3 ways an income property makes you money
This article has been written to help familiarize you with the different ways an income property will generate you money. Benjamin Graham, in his book the intelligent investor, defined an investment as “An investment operation is one which, upon thorough analysis, promises safety of principal and a satisfactory return.”. Although he may not have agreed that real estate is a secure form of investment, it fits his definition quite nicely.

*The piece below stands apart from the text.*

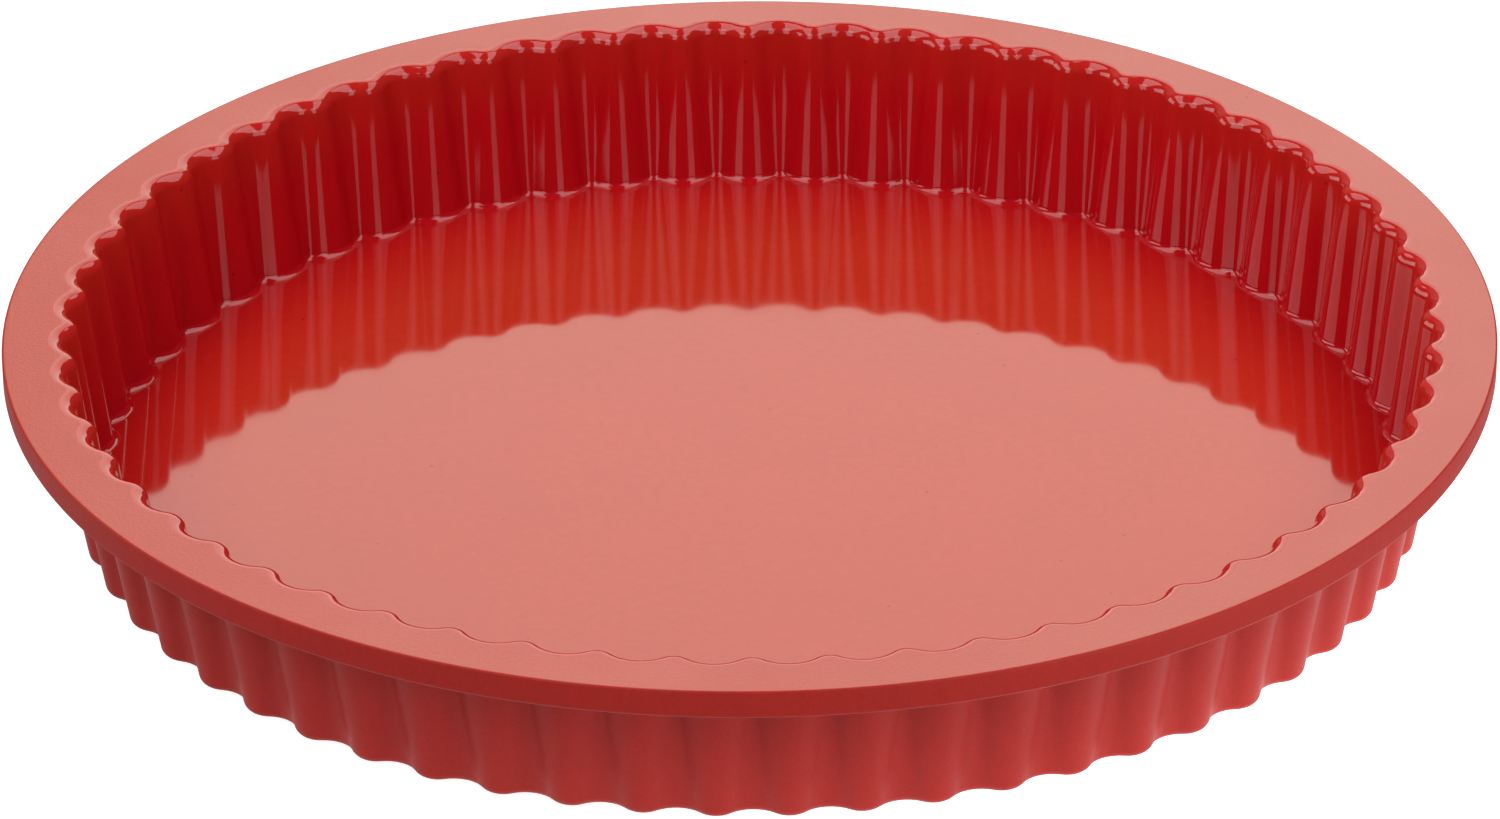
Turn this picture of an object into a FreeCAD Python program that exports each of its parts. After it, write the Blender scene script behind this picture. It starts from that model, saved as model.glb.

One of the major benefits of real estate investment over other forms of investment is that it allows you to put down a sum of money and borrow up to 5, 10 or even 20 times the amount of your down payment (I.E. 20% down will provide you with a mortgage allowance of 80% of the purchase price). In general, when you borrow money, you have to pay it back with interest and the beauty of owning income property is that the regular stream of income paid by the tenants in the form of rent, pays back the mortgage including the interest accrued on the loan.
Let’s have a closer look at the 3 ways income property can make you money.
Positive cash flow

This is the instant gratification of your investment, where you see your bank account grow month over month and validate that you made the right move investing in real estate.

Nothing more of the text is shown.